Spring Spinach and Nasturtium Salad

recipe courtesy of Beekman 1802


2 tablespoons extra-virgin olive oil
1 tablespoon balsamic vinegar
2 teaspoons honey
1/2 teaspoon salt
8 cups packed or 8 ounces washed and well-dried spinach, preferably flat leaf or baby
2 cups loosely packed nasturtium flowers and leaves (leaves torn if large)
1 cup seedless red grapes, halved lengthwise
3 flowering chives, greens thinly sliced, flowers torn
4 ounces goat feta, crumbled, optional


In a large bowl, whisk together the oil, vinegar, honey, and salt until well combined. Add the spinach, nasturtium flowers and leaves, grapes, and chives and toss to coat. Serve immediately.

Yield: 4 servings

Candied Flowers

recipe courtesy of About.com – Home Cooking


1-2 cups of edible organic flowers
1 egg white, at room temperature (pasteurized is fine)
1 tsp water
1/2 cup superfine sugar
small paintbrush
wire drying rack or a baking rack covered with waxed paper


In a small bowl, add the water to the egg white and whisk it gently with a fork or small whisk just until a few bubbles appear. Place the sugar in a shallow dish.
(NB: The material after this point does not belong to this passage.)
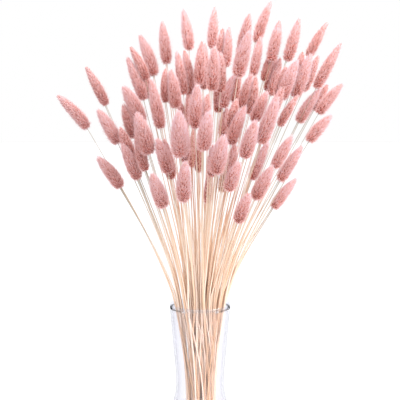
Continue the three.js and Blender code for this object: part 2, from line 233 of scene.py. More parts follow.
def head_from(row, y):
    """A head whose foot lies at depth y: its foot, tip, stem direction, length and width."""
    tip_across, tip_up, foot_across, foot_up, width = row
    foot = seen_at(foot_across, foot_up, y)
    flat_tip = seen_at(tip_across, tip_up, y)
    tip = seen_at(tip_across, tip_up, y * spread(flat_tip[2]) / spread(foot[2]))
    stem_way = foot - stem_at(foot, foot[2] - 1)
    stem_way = stem_way / np.linalg.norm(stem_way)
    length = float(np.linalg.norm(tip - foot))
    turn = foot + stem_way * NOD_SHARE * length
    return {"foot": foot, "turn": turn, "tip": tip, "way": stem_way, "length": length, "width": width}


def settle(row, corners):
    """The head of a row of the list, at the depth where its solid has it."""
    foot, off = corner_seen(corners, row[2], row[3])
    if off < NEAR_ENOUGH:
        return head_from(row, foot[1])
    tip, off = corner_seen(corners, row[0], row[1])
    y = tip[1]
    for _ in range(DEPTH_STEPS):
        y += tip[1] - head_from(row, y)["tip"][1]
    return head_from(row, y)


sprays = []
number = 0
for rows in SPRAYS:
    numbers = [f"{number + k + 1:02d}" for k in range(len(rows))]
    number += len(rows)
    node = ("heads_" if len(rows) > 1 else "head_") + "_".join(numbers)
    corners = corners_of(node)
    sprays.append({"node": node, "numbers": numbers, "heads": [settle(row, corners) for row in rows]})
heads = [head for spray in sprays for head in spray["heads"]]
depths = [head["foot"][1] for head in heads]
print("depths from", round(min(depths)), "to", round(max(depths)), "mm")

# %% [markdown]
# ## A small language for materials
#
# Materials are easier to read as sums than as boxes and wires. The class below wraps one output of
# a node. Plus, minus and times add Math nodes, also with a plain number on the left. Colours are
# mixed by their own node, because a Math node would turn them grey. One function makes every other
# node, whether it is in a material, in a Geometry Nodes tree or in the surroundings.

# %% Making nodes
def fill(tree, socket, value):
    """Gives a socket a number or a colour, or links it to an amount or an output."""
    if isinstance(value, Amount):
        value = value.socket
    if isinstance(value, bpy.types.NodeSocket):
        tree.links.new(value, socket)
    else:
        socket.default_value = value


def new_node(tree, kind, settings=None, sockets=None):
    """Any node: its settings first, then the values or links of its sockets."""
    made = tree.nodes.new(kind)
    for key, value in (settings or {}).items():
        setattr(made, key, value)
    for key, value in (sockets or {}).items():
        fill(tree, made.inputs[key], value)
    return made


class Amount:
    """A number that changes over a surface."""

    def __init__(self, finish, socket):
        self.finish = finish
        self.socket = socket

    def _sum(self, operation, first, second, clamp=False):
        settings = {"operation": operation, "use_clamp": clamp}
        made = self.finish.node("ShaderNodeMath", settings, {0: first, 1: second})
        return Amount(self.finish, made.outputs[0])

    def __add__(self, other):
        return self._sum("ADD", self, other)

    def __radd__(self, other):
        return self._sum("ADD", other, self)

    def __sub__(self, other):
        return self._sum("SUBTRACT", self, other)

    def __rsub__(self, other):
        return self._sum("SUBTRACT", other, self)

    def __mul__(self, other):
        return self._sum("MULTIPLY", self, other)

    def __rmul__(self, other):
        return self._sum("MULTIPLY", other, self)

    def between(self):
        """The amount, kept from 0 to 1."""
        return self._sum("ADD", self, 0.0, clamp=True)


print("amounts can be added, taken away and multiplied")


# %% Making materials
RIGHT, BACK, UP = 0, 1, 2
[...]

One flower at a time, gently paint each petal with the egg white mixture. Cover each petal completely with a light coating both front and back.

Hold the flower over the sugar dish and gently sprinkle on the sugar on both sides. Dust of any clumps leaving a fine even layer of sugar.

Place the flower on the drying rack or waxed paper to dry. Once the flower is dry, the petals will be stiff. Smooth out the petals now if necessary.

Allow the flowers to sit at room temperature until they are completely dry. Depending on the humidity, this can take up to 36 hours. Option: place the candied flowers in an oven with a pilot light on overnight, or in an oven set between 150-200 degrees F with the door ajar for a few hours.

Store the dried, candied flowers in airtight containers at room temperature until ready to use. They’ll keep for up to 2 weeks. Use for garnish or decorations on desserts.

Look for edible flowers in the herb section of grocery stores or at farmer’s markets. Be sure that the flower variety is edible and that no chemicals or pesticides have been used. To be safe, grow your own!